Canterbury Atheists said...

Find myself agreeing with Jack here.

Air New Zealand got too big for its own boots, ideas above its stature.

Rather than being a profitable regional airline, its management went off and purchased an airline that was going-down the gurgler, and in the end almost dragged them down the vortex as well.

In your history you forgot to include one crucial piece in the jig-saw: Air New Zealand management took-over Ansett without proper diligence.

These senior managers made a decision, which wasn’t helped by the politicians on either side of the Tasman – but it wasn’t an economic imperative for Air NZ. to get involved in the Australian domestic market, in the first place.

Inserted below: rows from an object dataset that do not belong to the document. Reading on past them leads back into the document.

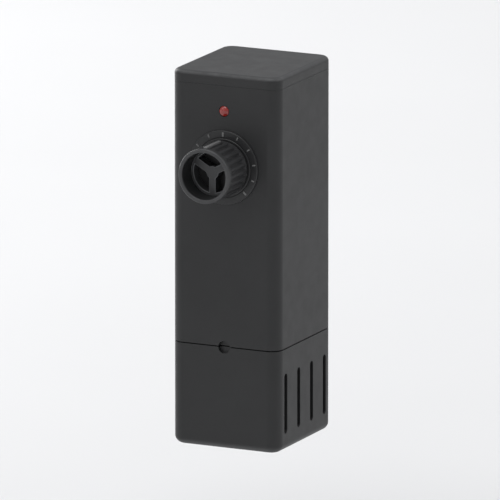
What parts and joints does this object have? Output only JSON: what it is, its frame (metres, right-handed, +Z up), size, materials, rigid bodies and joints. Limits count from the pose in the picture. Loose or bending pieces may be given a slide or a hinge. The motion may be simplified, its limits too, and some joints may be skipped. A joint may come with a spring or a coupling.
{
  "type": "submersible aquarium heater",
  "caption": "Compact boxed submersible heater for a small aquarium: slotted lower guard, temperature dial, hook-on suction-cup bracket.",
  "frame": {"origin": "on the glass, midway between the two suction cups", "axes": "+X to the right seen from the front, +Y from the dial towards the glass, +Z up along the housing"},
  "size_m": [0.0274, 0.05, 0.089],
  "materials": {
    "housing_plastic": "fine-textured moulded plastic, charcoal",
    "cover_plastic": "fine-textured moulded plastic, charcoal",
    "guard_plastic": "fine-textured moulded plastic, charcoal",
    "bracket_plastic": "moulded plastic, charcoal",
    "cup_rubber": "smooth translucent-edged rubber, dark grey",
    "seal_rubber": "matt black rubber",
    "silicone": "red-brown silicone",
    "inner_plastic": "natural moulded plastic",
    "tube_glass": "clear borosilicate glass",
    "ceramic": "unglazed ceramic, off-white",
    "coil_alloy": "oxidised resistance wire",
    "steel_plate": "plain steel sheet",
    "screw_steel": "plated steel",
    "shaft_steel": "turned stainless steel",
    "brass": "turned brass",
    "bimetal": "rolled bimetal strip",
    "contact_silver": "bright contact metal",
    "magnet": "dull magnet",
    "pin_plastic": "natural insulating plastic",
    "dial_plastic": "fine-textured moulded plastic, charcoal",
    "insert_plastic": "satin moulded plastic, dark grey",
    "pointer_plastic": "light grey moulded plastic",
    "scale_plastic": "satin moulded plastic, charcoal",
    "lens_plastic": "red clear plastic",
    "lamp_plastic": "red lamp body",
    "board": "lacquered circuit board",
    "capacitor_plastic": "yellow moulded case",
    "fuse_metal": "plain aluminium case",
    "lead_sleeve": "white wire sleeve",
    "line_sleeve": "brown wire sleeve",
    "neutral_sleeve": "blue wire sleeve"
  },
  "bodies": {
    "bracket": {"wall_bracket": "bracket_plastic", "lower_suction_cup": "cup_rubber", "upper_suction_cup": "cup_rubber"},
    "heater": {"housing": "housing_plastic", "top_cover": "cover_plastic", "top_gasket": "seal_rubber", "bulkhead": "inner_plastic", "bulkhead_seal": "seal_rubber", "heater_tube": "tube_glass", "tube_end_cap": "seal_rubber", "tube_gasket": "seal_rubber", "tube_clamp_plate": "steel_plate", "clamp_screws": "screw_steel", "tube_plug": "silicone", "ceramic_core": "ceramic", "heating_coil": "coil_alloy", "probe_pocket": "steel_plate", "probe_seal": "seal_rubber", "thermostat_frame": "steel_plate", "frame_screws": "screw_steel", "stack_spacers": "ceramic", "stack_rivet": "brass", "blade_foot": "brass", "contact_strip": "brass", "fixed_contact": "contact_silver", "snap_magnet": "magnet", "shaft_bushing": "brass", "bushing_gasket": "seal_rubber", "bushing_nut": "brass", "scale_ring": "scale_plastic", "pilot_lens": "lens_plastic", "pilot_lamp": "lamp_plastic", "lamp_board": "board", "terminal_block": "inner_plastic", "terminal_screws": "brass", "suppression_capacitor": "capacitor_plastic", "thermal_fuse": "fuse_metal", "coil_lead": "lead_sleeve", "fuse_wire": "lead_sleeve", "line_wire": "line_sleeve", "neutral_wire": "neutral_sleeve", "cord_grommet": "seal_rubber"},
    "guard": {"lower_guard": "guard_plastic"},
    "dial": {"dial_knob": "dial_plastic", "dial_insert": "insert_plastic", "dial_pointer": "pointer_plastic", "dial_shaft": "shaft_steel", "shaft_oring": "seal_rubber", "shaft_circlip": "shaft_steel"},
    "adjuster": {"adjuster_pin": "pin_plastic"},
    "blade": {"bimetal_blade": "bimetal", "moving_contact": "contact_silver"}
  },
  "joints": [
    {"name": "lift_off", "type": "slide", "parent": "bracket", "child": "heater", "axis": [0, 0, 1], "range_m": [0, 0.0105]},
    {"name": "guard_release", "type": "slide", "parent": "heater", "child": "guard", "axis": [0, 0, -1], "range_m": [0, 0.03]},
    {"name": "dial_turn", "type": "hinge", "parent": "heater", "child": "dial", "pos_m": [0, -0.039, 0.028], "axis": [0, 1, 0], "range_deg": [-135, 135]},
    {"name": "adjuster_travel", "type": "slide", "parent": "heater", "child": "adjuster", "axis": [0, 1, 0], "range_m": [-0.0005, 0.0005]},
    {"name": "blade_flex", "type": "hinge", "parent": "heater", "child": "blade", "pos_m": [0, -0.0236, 0.0227], "axis": [-1, 0, 0], "range_deg": [0, 3], "stiffness_Nm_per_rad": 0.01}
  ],
  "couplings": [
    {"joint": "adjuster_travel", "follows": "dial_turn", "m_per_rad": -0.00019894}
  ]
}
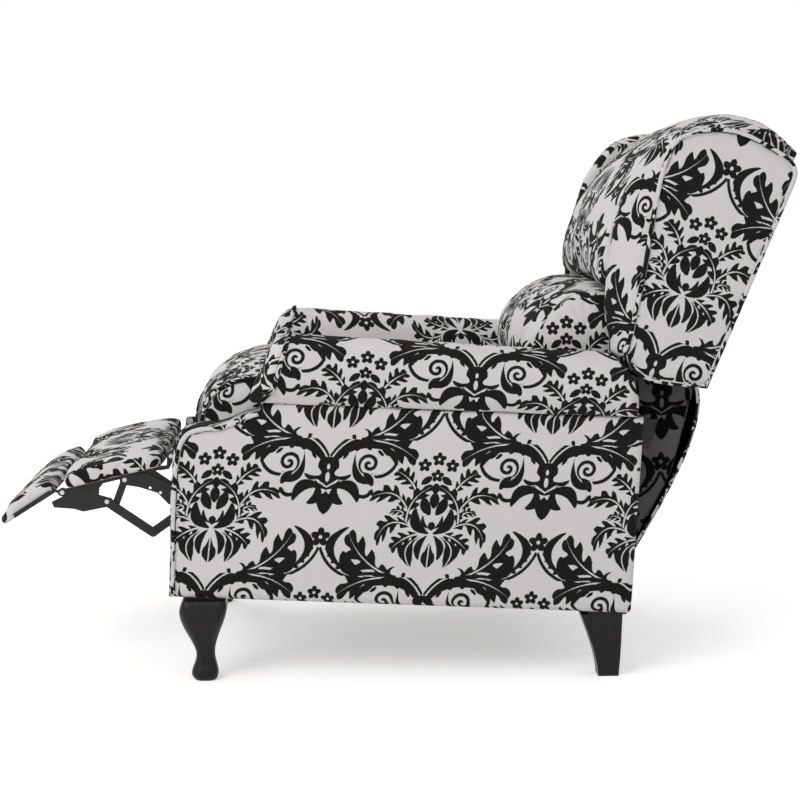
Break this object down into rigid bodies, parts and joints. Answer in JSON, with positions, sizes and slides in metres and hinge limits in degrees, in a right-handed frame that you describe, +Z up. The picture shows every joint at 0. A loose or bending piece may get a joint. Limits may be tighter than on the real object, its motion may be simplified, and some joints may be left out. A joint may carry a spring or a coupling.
{
  "type": "wingback recliner",
  "caption": "Push-back wingback recliner: tilting winged back, sliding seat, rolled arms, bowed front legs and a folding two-part footrest.",
  "frame": {"origin": "the floor under the middle of the chair's box, with the footrest out and the back leaned back", "axes": "+Z up, -Y the way the sitter looks, +X the sitter's left hand"},
  "size_m": [0.7106, 1.4237, 0.9913],
  "materials": {
    "damask_fabric": "woven damask, charcoal motif on an off-white ground",
    "welt_fabric": "piping covered in the same fabric",
    "webbing": "elastic webbing",
    "black_wood": "black lacquer, semi-gloss",
    "frame_wood": "raw sawn softwood",
    "plywood": "raw plywood",
    "black_steel": "black paint, satin",
    "bare_steel": "zinc plated"
  },
  "bodies": {
    "base": {"arm_facing_left": "damask_fabric", "arm_facing_right": "damask_fabric", "arm_pad_left": "damask_fabric", "arm_pad_right": "damask_fabric", "arm_rails": "frame_wood", "arm_welts": "welt_fabric", "corner_blocks": "frame_wood", "frame_pins": "bare_steel", "front_leg_left": "black_wood", "front_leg_right": "black_wood", "front_rail": "frame_wood", "mount_rails": "frame_wood", "rear_leg_left": "black_wood", "rear_leg_right": "black_wood", "rear_rail": "frame_wood", "rear_tube": "black_steel", "side_frame_left": "plywood", "side_frame_right": "plywood", "side_panel_left": "damask_fabric", "side_panel_right": "damask_fabric", "side_plate_left": "black_steel", "side_plate_right": "black_steel", "slide_tracks": "bare_steel"},
    "back": {"back_hinges": "black_steel", "back_rails": "frame_wood", "back_side_left": "plywood", "back_side_right": "plywood", "back_webbing": "webbing", "lumbar_cushion": "damask_fabric", "outside_back": "damask_fabric", "tail_panel": "damask_fabric", "tail_rail": "frame_wood", "upper_cushion": "damask_fabric", "wing_frames": "plywood", "wing_left": "damask_fabric", "wing_right": "damask_fabric", "wing_welts": "welt_fabric"},
    "footrest": {"bracket_rivets": "bare_steel", "footrest_board": "plywood", "footrest_bracket_left": "black_steel", "footrest_bracket_right": "black_steel", "footrest_pad": "damask_fabric"},
    "crank": {"crank_arms": "black_steel", "torque_tube": "black_steel"},
    "flip_out": {"flip_arms": "black_steel", "flip_board": "plywood", "flip_pad": "damask_fabric"},
    "front_link_left": {"front_link_left": "black_steel"},
    "front_link_right": {"front_link_right": "black_steel"},
    "guide_link_left": {"guide_link_left": "black_steel", "guide_pin_left": "bare_steel"},
    "guide_link_right": {"guide_link_right": "black_steel", "guide_pin_right": "bare_steel"},
    "seat": {"seat_cushion": "damask_fabric", "seat_front_rail": "frame_wood", "seat_rear_rail": "frame_wood", "seat_runners": "black_steel", "seat_side_rails": "frame_wood", "seat_springs": "bare_steel"}
  },
  "joints": [
    {"name": "back_recline", "type": "hinge", "parent": "base", "child": "back", "pos_m": [0, 0.218, 0.35], "axis": [1, 0, 0], "range_deg": [0, 12]},
    {"name": "seat_slide", "type": "slide", "parent": "base", "child": "seat", "axis": [0, 1, 0], "range_m": [0, 0.035]},
    {"name": "footrest_fold", "type": "hinge", "parent": "base", "child": "footrest", "pos_m": [0, -0.402, 0.388], "axis": [1, 0, 0], "range_deg": [0, 78]},
    {"name": "flip_fold", "type": "hinge", "parent": "footrest", "child": "flip_out", "pos_m": [0, -0.596, 0.3225], "axis": [1, 0, 0], "range_deg": [0, 156]},
    {"name": "crank_turn", "type": "hinge", "parent": "base", "child": "crank", "pos_m": [0, -0.321, 0.332], "axis": [1, 0, 0], "range_deg": [0, 78]},
    {"name": "front_link_turn_left", "type": "hinge", "parent": "footrest", "child": "front_link_left", "pos_m": [0, -0.517, 0.306], "axis": [1, 0, 0], "range_deg": [-78, 0]},
    {"name": "guide_link_turn_left", "type": "hinge", "parent": "footrest", "child": "guide_link_left", "pos_m": [0, -0.485, 0.345], "axis": [1, 0, 0], "range_deg": [-78, 0]},
    {"name": "front_link_turn_right", "type": "hinge", "parent": "footrest", "child": "front_link_right", "pos_m": [0, -0.517, 0.306], "axis": [1, 0, 0], "range_deg": [-78, 0]},
    {"name": "guide_link_turn_right", "type": "hinge", "parent": "footrest", "child": "guide_link_right", "pos_m": [0, -0.485, 0.345], "axis": [1, 0, 0], "range_deg": [-78, 0]}
  ],
  "couplings": [
    {"joint": "seat_slide", "follows": "back_recline", "m_per_rad": 0.16711},
    {"joint": "flip_fold", "follows": "footrest_fold", "ratio": 2},
    {"joint": "crank_turn", "follows": "footrest_fold", "ratio": 1},
    {"joint": "front_link_turn_left", "follows": "footrest_fold", "ratio": -1},
    {"joint": "guide_link_turn_left", "follows": "footrest_fold", "ratio": -1},
    {"joint": "front_link_turn_right", "follows": "footrest_fold", "ratio": -1},
    {"joint": "guide_link_turn_right", "follows": "footrest_fold", "ratio": -1}
  ]
}
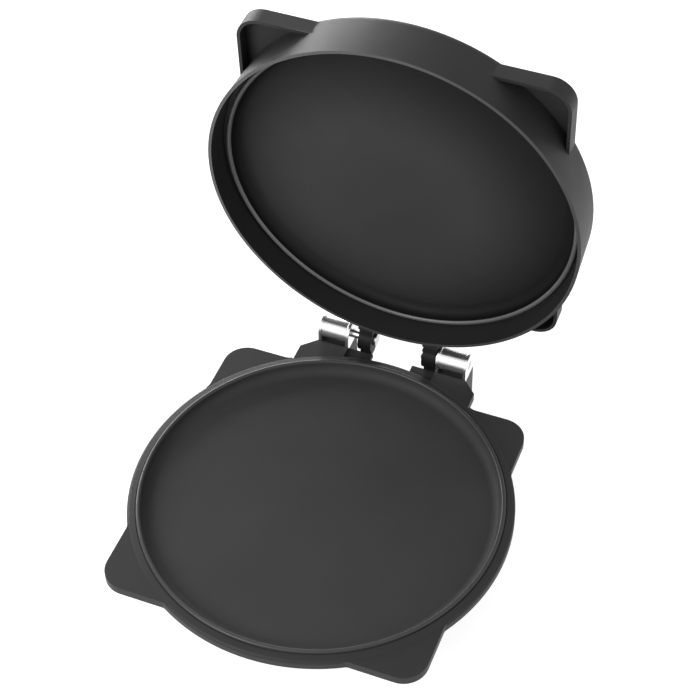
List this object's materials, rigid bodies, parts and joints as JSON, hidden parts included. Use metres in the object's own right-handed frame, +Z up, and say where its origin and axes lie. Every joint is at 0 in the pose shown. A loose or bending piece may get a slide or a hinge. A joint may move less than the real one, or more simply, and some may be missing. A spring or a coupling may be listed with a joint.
{
  "type": "electric pizza maker",
  "caption": "Round clamshell pizza cooker: charcoal housings with four corner ears each, two black coated plates and a deep lid held open on a pair of polished rear hinges.",
  "frame": {"origin": "on the resting plane, under the middle of the outline with the lid open", "axes": "+Z up, +Y back towards the hinge, +X to the right seen from the front"},
  "size_m": [0.34, 0.4017, 0.411],
  "materials": {
    "housing_plastic": "satin",
    "plate_coating": "satin",
    "arm_black": "satin",
    "polished_steel": "polished",
    "zinc_steel": "satin",
    "sheet_steel": "satin",
    "element_sheath": "matte",
    "rubber": "matte",
    "ceramic": "matte",
    "tinned_wire": "satin",
    "bush_nylon": "satin",
    "lens_red": "gloss",
    "lens_green": "gloss",
    "lamp_glass": "gloss"
  },
  "bodies": {
    "base": {"base_housing": "housing_plastic", "base_pan": "housing_plastic", "rubber_feet": "rubber", "lower_plate": "plate_coating", "lower_element": "element_sheath", "lower_element_clips": "sheet_steel", "lower_reflector": "sheet_steel", "thermostat": "ceramic", "thermal_fuse": "ceramic", "terminal_block": "ceramic", "base_leads": "tinned_wire", "cord_gland": "rubber", "base_screws": "zinc_steel", "hinge_sleeve_left": "polished_steel", "hinge_sleeve_right": "polished_steel", "hinge_pin_left": "zinc_steel", "hinge_pin_right": "zinc_steel"},
    "lid": {"lid_housing": "housing_plastic", "lid_cover": "housing_plastic", "upper_plate": "plate_coating", "upper_element": "element_sheath", "upper_element_clips": "sheet_steel", "upper_reflector": "sheet_steel", "upper_thermostat": "ceramic", "lid_screws": "zinc_steel", "lid_arm_left": "arm_black", "lid_arm_right": "arm_black", "hinge_bushes": "bush_nylon", "arm_screws": "zinc_steel", "power_lens": "lens_red", "ready_lens": "lens_green", "indicator_lamps": "lamp_glass"}
  },
  "joints": [
    {"name": "lid_hinge", "type": "hinge", "parent": "base", "child": "lid", "pos_m": [0, 0.15564, 0.055], "axis": [1, 0, 0], "range_deg": [0, 88]}
  ]
}
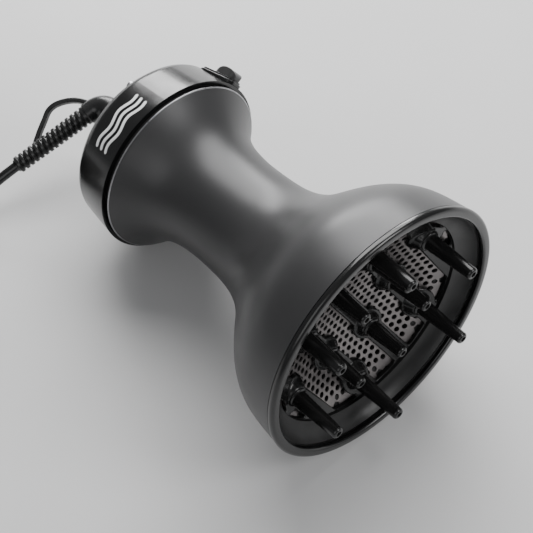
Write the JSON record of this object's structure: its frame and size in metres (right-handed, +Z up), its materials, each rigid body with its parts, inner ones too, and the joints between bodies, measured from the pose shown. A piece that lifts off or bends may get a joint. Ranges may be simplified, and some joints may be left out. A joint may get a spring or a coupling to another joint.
{
  "type": "diffuser hair dryer",
  "caption": "Hand-held hair dryer with a built-in diffuser bowl: hourglass shell, perforated dish with fingers, thumb switch, fan, heater and a mains cord.",
  "frame": {"origin": "on the table, under the middle of the dryer lying on its side, its cord left out", "axes": "+Z up from the table; +X the horizontal direction that the diffuser's mouth faces, with the dryer's axis rising 8 degrees towards it; the switch is towards +Y and the cord leaves towards -Y"},
  "size_m": [0.442, 0.2282, 0.1587],
  "materials": {
    "graphite_paint": "satin metallic",
    "gloss_black": "high gloss",
    "bowl_black": "gloss",
    "finger_black": "gloss",
    "mesh_steel": "satin",
    "dark_plastic": "matte",
    "mica": "matte flecked",
    "heater_wire": "dull",
    "motor_steel": "brushed",
    "screw_steel": "brushed",
    "circuit_board": "matte",
    "impeller_grey": "matte",
    "filter_fabric": "woven",
    "wire_insulation": "matte",
    "boot_rubber": "satin",
    "cord_jacket": "gloss",
    "tie_fabric": "woven",
    "plug_plastic": "satin",
    "pin_metal": "bright"
  },
  "bodies": {
    "dryer": {"body_shell": "graphite_paint", "rim_ring": "gloss_black", "diffuser_bowl": "bowl_black", "finger_grid": "finger_black", "mesh_dish": "mesh_steel", "air_deflector": "dark_plastic", "outer_fingers": "finger_black", "inner_fingers": "finger_black", "heater_grille": "dark_plastic", "heater_tube": "mica", "mica_boards": "mica", "heating_coils": "heater_wire", "thermal_cutout": "motor_steel", "fan_duct": "dark_plastic", "motor": "motor_steel", "rectifier_board": "circuit_board", "chassis": "dark_plastic", "rear_band": "gloss_black", "switch_pad": "gloss_black", "switch_body": "dark_plastic", "filter_screen": "filter_fabric", "rear_cover": "dark_plastic", "cover_screws": "screw_steel", "cord_clamp": "dark_plastic", "clamp_screws": "screw_steel", "lead_wires": "wire_insulation", "cord_boot": "boot_rubber", "cord": "cord_jacket", "cord_coil": "cord_jacket", "coil_tie": "tie_fabric", "plug_body": "plug_plastic", "plug_pins": "pin_metal"},
    "rotor": {"motor_shaft": "screw_steel", "impeller": "impeller_grey"},
    "slider": {"switch_slider": "gloss_black"}
  },
  "joints": [
    {"name": "fan_spin", "type": "hinge", "parent": "dryer", "child": "rotor", "pos_m": [-0.06903, 0, 0.05286], "axis": [0.9902, 0, 0.1399], "continuous": true},
    {"name": "switch_slide", "type": "slide", "parent": "dryer", "child": "slider", "axis": [-0.9597, -0.1617, -0.2298], "range_m": [0, 0.008]}
  ]
}
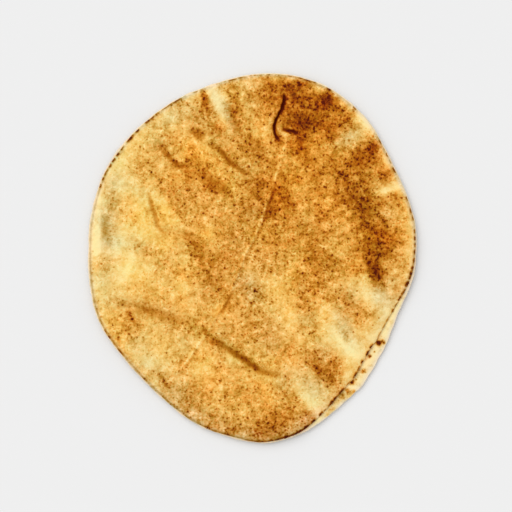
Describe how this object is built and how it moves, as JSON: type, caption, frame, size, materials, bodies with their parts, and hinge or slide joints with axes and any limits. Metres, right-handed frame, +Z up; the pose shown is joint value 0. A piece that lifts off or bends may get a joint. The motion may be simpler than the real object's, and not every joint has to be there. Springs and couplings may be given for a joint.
{
  "type": "pita bread",
  "caption": "Large thin closed flatbread with a low seam at the rim, puffs, a pinched fold and long creases, browned in patches.",
  "frame": {"origin": "under the middle of the bread's bounding box, on the surface that it rests on", "axes": "+Z up through the browned top, +Y along the longer diameter, +X along the shorter one"},
  "size_m": [0.263, 0.2964, 0.0105],
  "materials": {
    "crust": "dry matt baked crust, golden with brown patches"
  },
  "bodies": {
    "root": {"pita_bread": "crust"}
  },
  "joints": []
}
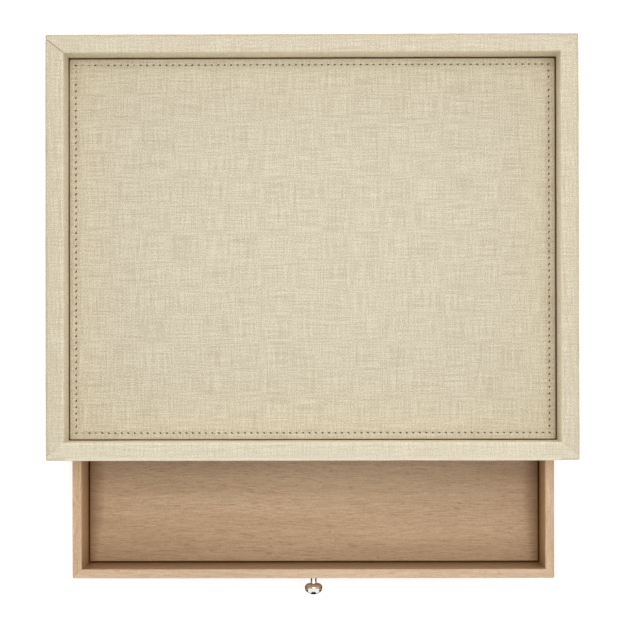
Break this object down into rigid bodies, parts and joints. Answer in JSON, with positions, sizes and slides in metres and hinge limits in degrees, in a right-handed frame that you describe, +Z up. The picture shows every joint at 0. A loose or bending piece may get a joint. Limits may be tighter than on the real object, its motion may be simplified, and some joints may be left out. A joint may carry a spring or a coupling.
{
  "type": "desktop drawer tray",
  "caption": "Desktop tray with a padded recess for papers and a shallow wooden drawer that slides out of its front.",
  "frame": {"origin": "middle of the box's footprint, on the face that rests on the desk; the drawer's overhang isn't counted", "axes": "+Z up, +Y to the closed back, -Y the way the drawer opens, +X to the right seen from the drawer's side"},
  "size_m": [0.3174, 0.3408, 0.0986],
  "materials": {
    "leather_cloth": "satin, embossed like linen cloth",
    "bay_lining": "matte suede cloth",
    "box_board": "raw fibreboard",
    "grey_board": "raw grey board",
    "felt": "matte felt",
    "beech": "clear satin lacquer",
    "polished_metal": "polished nickel",
    "bright_steel": "plain bright steel"
  },
  "bodies": {
    "carcass": {"left_side_board": "box_board", "right_side_board": "box_board", "back_board": "box_board", "front_rail_board": "box_board", "tray_floor_board": "box_board", "base_board": "box_board", "carcass_brads": "bright_steel", "left_side_cover": "leather_cloth", "right_side_cover": "leather_cloth", "back_cover": "leather_cloth", "front_cover": "leather_cloth", "bay_floor_lining": "bay_lining", "bay_ceiling_lining": "bay_lining", "bay_left_lining": "bay_lining", "bay_right_lining": "bay_lining", "bay_back_lining": "bay_lining", "base_felt": "felt", "pad_board": "grey_board", "pad_cover": "leather_cloth"},
    "drawer": {"drawer_front": "beech", "drawer_back": "beech", "drawer_left_side": "beech", "drawer_right_side": "beech", "drawer_bottom": "beech", "knob": "polished_metal", "knob_stud": "bright_steel"}
  },
  "joints": [
    {"name": "drawer_slide", "type": "slide", "parent": "carcass", "child": "drawer", "axis": [0, -1, 0], "range_m": [-0.0742, 0.12]}
  ]
}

The Government should have let them fail at the time, as other carriers would have taken-up the slack.

Air New Zealand has a history of self-servicing management and if it wasn’t for competition we’d still be walking out on rainy days across the tarmac to aircraft which always ran behind schedule.

See ya.

Paul.

Libertyscott said...

Jack - I never said Air NZ management was blameless, not at all. However things were far far worse with government interference from both sides of the Tasman.

Paul- I think there was a strong case for getting into the Australian domestic market, the question is how. I believe if the government let NZ fail it would have been operated by receivers who would have run most of the services. The bigger issue remaining being who would buy it! The key for me is what harm was there for Cullen to let SQ buy the airline? None - at worst it would have folded anyway, at best NZ would be part of a major feeder network to many cities in Europe, Asia and the Middle East.

Yes NZ was hasty with Ansett, but all those shareholders at the time have paid a hefty price.